The water-filled quarry offered an isolated spot for swimming and drinking parties, endeavors that don't mix. These gatherings sometimes resulted in serious injuries to people when they fell from the steep face of the quarry or dove from its face, striking jagged rocks above or below the surface of the water.

With so many young people having been seriously hurt there over the years, the Missouri Department of Natural Resources acted wisely in deciding to prohibit future entry to the quarry. No-trespassing signs were posted last week at the bottom of a trail that leads down a steep bluff to the railroad tracks that run by the quarry and at various points along the tracks in hopes of keeping people out of the quarry. Park rangers said trespassers will be cited if they enter the quarry.

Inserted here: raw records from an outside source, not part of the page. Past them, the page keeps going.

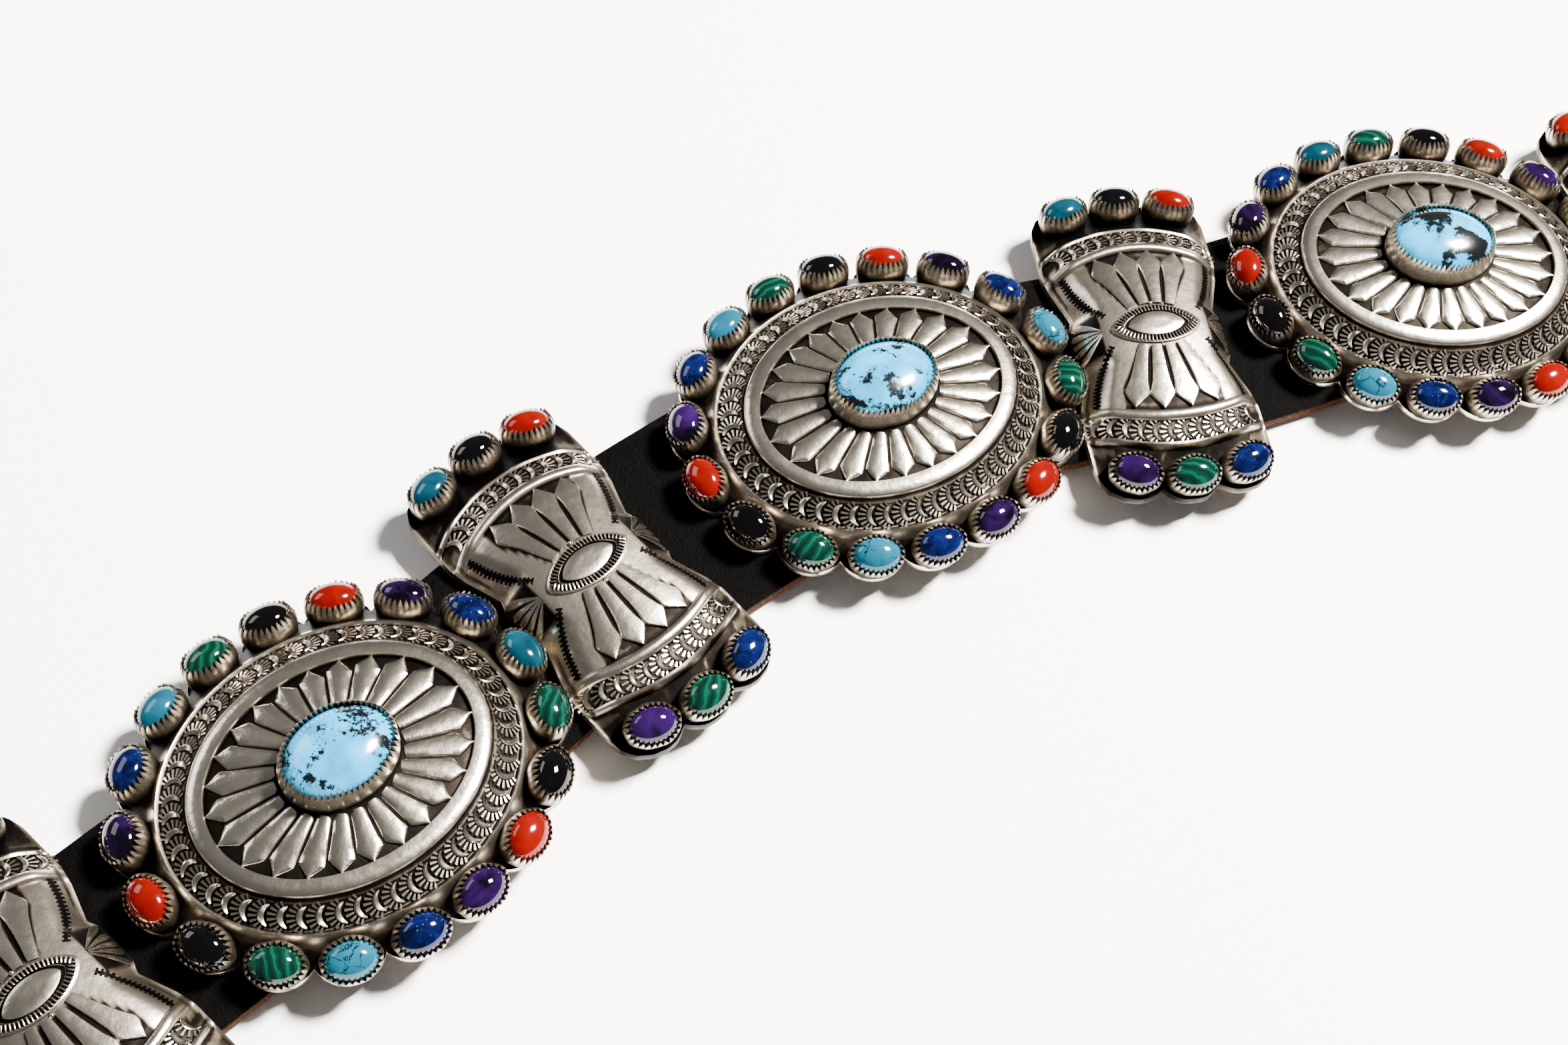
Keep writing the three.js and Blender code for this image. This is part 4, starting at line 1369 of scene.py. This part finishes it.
# Pieces that are there twice, turned round, and pieces that are there in all four quarters
def makeRelief(shape, border):
    def standing(pieceMesh, course, count, lift, size=1.0):
        name = pieceMesh.name
        piece = makeObject(name + "Piece", pieceMesh)
        path = makePath(name + "Path", course)
        mesh = repeatAlong(piece, path, count, silver, size=size, wobble=border["wobble"])
        return drape(mesh, shape, lift)

    count = border["pathPoints"]
    insetX, insetY, height = lensShape["path"]
    a, b = shape["lens"]
    turns = np.linspace(*lensShape["pathSpan"], count) * np.pi
    lensCourse = pointedOval(a - insetX, b - insetY, height, turns)
    x = np.linspace(border["bandHalfWidth"], -border["bandHalfWidth"], count)
    bandY = border["bandMiddle"] - shape["rowBend"] * x**2
    bandCourse = np.stack([x, bandY, np.zeros(count)], axis=1)
    corners = border["combCourse"]
    steps = np.linspace(0, len(corners) - 1, border["combPoints"])
    comb = np.stack([np.interp(steps, range(len(corners)), k) for k in zip(*corners)], axis=1)

    notch = makeBar("lensNotch", notchShape)
    stamp = makeStamp("smallStamp", {**stampShape, "rays": border["bandRays"]})
    bead = makeBead("bead", beadShape)
    bead.transform(Matrix.Translation((0, beadShape["y"], 0)))
    halves = [
        standing(notch, lensCourse, border["lensTeeth"], 0.0),
        drape(bead, shape),
        standing(stamp, bandCourse, border["bandStamps"], border["bandLift"], border["bandSize"]),
    ]
    quarters = [
        drape(makeFanPetal("fanPetal", *petal, fanShape), shape, fanShape["lift"])
        for petal in fanShape["petals"]
    ]
    combBar = makeBar("combBar", combShape)
    quarters.append(standing(combBar, comb, border["combTeeth"], border["combLift"]))
    quarters.append(drape(makeStrip("combLine", comb, *border["combLine"]), shape))
    shell = drape(makeShell("shell", shellShape), shape, shellShape["lift"])
    return [mirrored(mesh, side, side) for mesh in [shell, *halves] for side in (1, -1)] + [
        mirrored(mesh, x, y) for mesh in quarters for x in (1, -1) for y in (1, -1)
    ]


fly = butterflyShape
flyRelief = [
    drape(makeLens("lens", fly["lens"], lensShape), fly, lensShape["lift"]),
    makeButterflyPlate("butterflyPlate", fly),
    makeBeltLoop("butterflyLoop", *fly["loop"], beltLoopShape),
    *makeRelief(fly, borderShape),
]
print("butterfly relief shaped")


def seatMatrix(x, y, turn, side, jitter):
    outward = math.radians(side * (90 + turn))
    height = float(dome(fly, np.array(x), np.array(y)))
    spin = Matrix.Rotation(outward + math.pi / 2, 4, "Z")
    lean = Matrix.Rotation(math.radians(bezelShape["lean"] + jitter), 4, "X")
    return Matrix.Translation((x, side * y, height)) @ spin @ lean


random = np.random.default_rng(fly["seed"])

for number in range(1, 8):
    place = placeOf("butterfly", number)
    parts = list(flyRelief)
    stones = []
    for side, kinds in ((1, fly["farStones"]), (-1, fly["nearStones"])):
        for x, y, turn in fly["seats"]:
            jitter = float(random.uniform(-fly["seatJitter"], fly["seatJitter"]))
            bezel, stone = bezelMesh.copy(), cabochonMesh.copy()
            for mesh in (bezel, stone):
                mesh.transform(seatMatrix(x, y, turn, side, jitter))
            parts.append(bezel)
            column = int(np.sign(x)) * (-1 if number == fly["turnedRound"] else 1)
            tint = stone.attributes.new("tint", "FLOAT", "POINT")
            tint.data.foreach_set("value", [float(random.random())] * len(stone.vertices))
            stones.append(withMaterial(stone, stoneMaterials[kinds[1 + column]]))
    plate = joinSilver(f"butterfly{number}Silver", parts)
    finishPiece(f"butterflySilver_{number}", plate, place, "silver", f"butterfly_{number}")
    ends = joinMeshes(f"butterfly{number}Stones", stones)
    finishPiece(f"butterflyStones_{number}", ends, place, "turquoise")
    print("butterfly", number, "made")


# Leather strap: flat, with softly rounded edges, a rounded tongue and shallow creases

strapShape = {
    "width": 40.0,
    "thickness": 3.0,
    "lift": 1.3,
    "tongue": 18.0,
    "tongueSteps": 16,
    "tongueTip": 0.12,
    "lead": 36.0,
    # length, heading and share of the lift of each step back along the free end
    "tail": [(49.5, 30, 1.0), (49.5, 24, 0.3), (51.0, 20, 0.0)],
    "stepsPerSpan": 22,
    "across": 24,
    # share of the half width where the edge starts to round, and its drop
    "rounding": (0.93, 0.55),
    "crease": 0.14,
    # length along the strap and lean of each wave of the creases
    "waves": [(3.1, 5), (5.3, -8), (8.9, 3), (13.0, -2), (4.1, 9), (6.7, -6)],
    "seed": 5,
    # place across, share of the thickness and shade round the cut edge
    "cut": [(1, 0.55, 0.85), (1, 0.25, 1.0), (0.992, 0.0, 0.9)],
}


def strapCourse(shape):
    order = [(kind, n) for n in range(1, 8) for kind in ("butterfly", "concho")][:-1]
    spots = [np.array(centreOf(f"{kind}_{n}")[0][:2]) / mm for kind, n in order]
    turns = [piecePlace["headings"][kind][n - 1] for kind, n in order]
    ways = [math.degrees(math.atan2(*(b - a)[::-1])) for a, b in zip(spots, spots[1:])]
    ways = [ways[0], *ways, 0]
    stations = [
        (spot, ((before + after) / 2 + turn) / 2, shape["lift"])
        for spot, turn, before, after in zip(spots, turns, ways, ways[1:])
    ]
    spot, heading, _ = stations[0]
    for reach, turn, lift in shape["tail"]:
        angle = math.radians((heading + turn) / 2)
        spot = spot - reach * np.array([math.cos(angle), math.sin(angle)])
        heading = turn
        stations.insert(0, (spot, heading, lift * shape["lift"]))
    stations.append((stations[-1][0] + np.array([shape["lead"], 0]), 0, shape["lift"]))
    course = []
    for (p, a, liftA), (q, b, liftB) in zip(stations, stations[1:]):
        length = np.linalg.norm(q - p)
        start, end = [
            np.array([math.cos(math.radians(turn)), math.sin(math.radians(turn))]) * length
            for turn in (a, b)
        ]
        for u in np.arange(shape["stepsPerSpan"]) / shape["stepsPerSpan"]:
            spot = (2 * u**3 - 3 * u**2 + 1) * p + (u**3 - 2 * u**2 + u) * start
            spot = spot + (3 * u**2 - 2 * u**3) * q + (u**3 - u**2) * end
            course.append((*spot, liftA + (liftB - liftA) * u))
    course.append((*stations[-1][0], stations[-1][2]))
    return np.array(course)


def makeStrap(name, shape):
    course = strapCourse(shape)
    ahead = course[1, :2] - course[0, :2]
    ahead /= np.linalg.norm(ahead)
    shares = np.sin(np.linspace(1, 0, shape["tongueSteps"], endpoint=False) * np.pi / 2)
    tip = [(*(course[0, :2] - ahead * shape["tongue"] * t), course[0, 2]) for t in shares]
    widths = [max(math.sqrt(max(1 - t**2.2, 0)), shape["tongueTip"]) for t in shares]
    widths += [1.0] * len(course)
    course = np.array([*tip, *course])
    tangent = np.gradient(course[:, :2], axis=0)
    tangent /= np.linalg.norm(tangent, axis=1, keepdims=True)
    steps = np.linalg.norm(np.diff(course[:, :2], axis=0), axis=1)
    lengths = np.concatenate([[0], np.cumsum(steps)])
    across = np.linspace(-1, 1, shape["across"] + 1)
    thick, half = shape["thickness"], shape["width"] / 2
    start, drop = shape["rounding"]
    phases = np.random.default_rng(shape["seed"]).uniform(0, 6.28, len(shape["waves"]))
    inset = drop * (np.maximum(np.abs(across) - start, 0) / (1 - start)) ** 2
    cut = shape["cut"] + [(-y, z, shade) for y, z, shade in shape["cut"][::-1]]
    sections = []
    for spot, (dx, dy), width, length in zip(course, tangent, widths, lengths):
        swell = sum(
            np.sin(length / size + across * lean + phase)
            for (size, lean), phase in zip(shape["waves"], phases)
        )
        top = thick - inset + shape["crease"] * swell / len(shape["waves"])
        profile = [*zip(across, top), *[(y, z * thick) for y, z, _ in cut]]
        aside = np.array([-dy, dx]) * half * width
        sections.append([(*(spot[:2] + aside * y), spot[2] + z) for y, z in profile])
    shades = [0.0] * len(across) + [shade for _, _, shade in cut]
    return makeLoft(name, sections, shades * len(course))


strapMesh = withMaterial(makeStrap("strapLeather", strapShape), leather)
finishPiece("strapLeather", strapMesh, Matrix.Scale(mm, 4), "black_leather", "strap")
print("strap made")


# Buckle: the frame's own plain shape with its edges rubbed round

buckleShape = {"edgeRadius": 0.4, "steps": 3, "flatAngle": 2, "edgeAngle": 35}


def makeBuckle(name, source, shape):
    work = bmesh.new()
    work.from_mesh(source.data)
    work.transform(source.matrix_world)
    bmesh.ops.remove_doubles(work, verts=work.verts, dist=0.002 * mm)
    bmesh.ops.dissolve_limit(
        work, angle_limit=math.radians(shape["flatAngle"]), verts=work.verts, edges=work.edges
    )
    limit = math.radians(shape["edgeAngle"])
    corners = [edge for edge in work.edges if edge.calc_face_angle(0) > limit]
    bmesh.ops.bevel(
        work,
        geom=corners,
        offset=shape["edgeRadius"] * mm,
        segments=shape["steps"],
        profile=0.5,
        affect="EDGES",
        clamp_overlap=True,
    )
    work.verts.index_update()
    points = [vertex.co / mm for vertex in work.verts]
    faces = [[vertex.index for vertex in face.verts] for face in work.faces]
    work.free()
    return makeMesh(name, points, faces)


buckleMesh = makeBuckle("buckleSilver", frame["nodes"]["buckle"], buckleShape)
withMaterial(buckleMesh, buckleSilver)
finishPiece("buckleSilver", buckleMesh, Matrix.Scale(mm, 4), "buckle_silver", "buckle")
print("buckle made")

for thing in list(bpy.data.objects):
    if thing.name.endswith(("Piece", "Path")):
        bpy.data.objects.remove(thing)
bpy.context.view_layer.update()

print("all pieces in place")
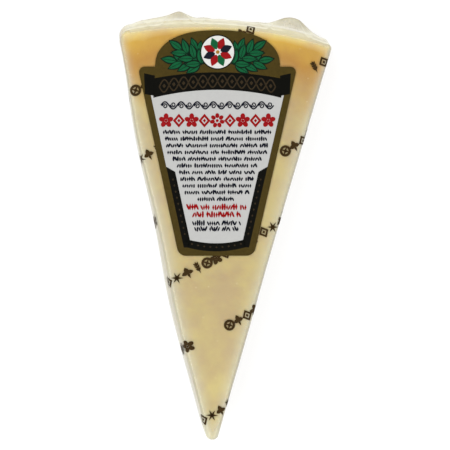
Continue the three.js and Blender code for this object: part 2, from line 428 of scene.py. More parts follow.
def draw_outline(name, inset):
    """Draws the wedge's outline at the foot, smaller than the bag's by `inset`, and fills it."""
    cheese = bpy.context.scene.cheese_wedge
    half = cheese.half_angle
    rounding = cheese.rounding - inset
    right_end, left_end = rind_ends()
    facing_right = -half
    facing_left = math.pi + half
    floor = Vector((0, 0, inset))
    tip = Vector((0, cheese.tip_rounding / math.sin(half), inset))
    tip_radius = cheese.tip_rounding - inset
    right = rind_corner(1).to_3d() + floor
    left = rind_corner(-1).to_3d() + floor
    axis = Vector((cheese.axis_aside, cheese.axis_along, inset))

    def edge_of(centre, facing, radius=rounding):
        return centre + radius * Vector((math.cos(facing), math.sin(facing), 0))

    deselect()
    bpy.ops.mesh.primitive_plane_add(size=MM, location=edge_of(tip, facing_right, tip_radius))
    block = bpy.context.object
    block.name = name
    bpy.ops.object.transform_apply(location=True, rotation=True, scale=True)
    bpy.ops.object.mode_set(mode="EDIT")
    bpy.ops.mesh.select_mode(type="VERT")
    bpy.ops.mesh.merge(type="CENTER")
    extrude_to(edge_of(right, facing_right))
    turn_about(right, facing_right, right_end, RIGHT_STEPS)
    turn_about(axis, right_end, left_end, RIND_STEPS)
    turn_about(left, left_end, facing_left, LEFT_STEPS)
    extrude_to(edge_of(tip, facing_left, tip_radius))
    turn_about(tip, facing_left, 2 * math.pi + facing_right, TIP_STEPS)
    bpy.ops.mesh.select_all(action="SELECT")
    bpy.ops.mesh.remove_doubles(threshold=0.01 * MM)
    bpy.ops.mesh.edge_face_add()
    return block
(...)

Park Superintendent Greg Henson said that in the past seven years an average of one serious-injury accident has occurred at the quarry each year. Because it is so isolated, victims of accidents often must wait an hour or longer for help to arrive, thereby risking additional complications from their injuries.

A second threat to those who walked the two-mile stretch of Burlington Northern tracks that lead from Wescoat Marina northward to the quarry was speeding trains. The railroad long has urged that people stay off the tracks in fear that someone would be struck by a train. With the sharp bends and steep bluffs along the tracks, it is difficult to hear a train approaching at 50 or 55 mph. Some people have almost been struck by trains.

Liability to both the state and the railroad also were considered in the department's decision to put the tracks and quarry off limits. But the overall concern for the safety of park visitors was paramount in the decision.

With dangers looming in every direction, the closing of the quarry was long overdue. With rigid enforcement of the no-trespassing rule, the quarry's closing should at last put an end to accidents like those that so many young people have been involved in over the years.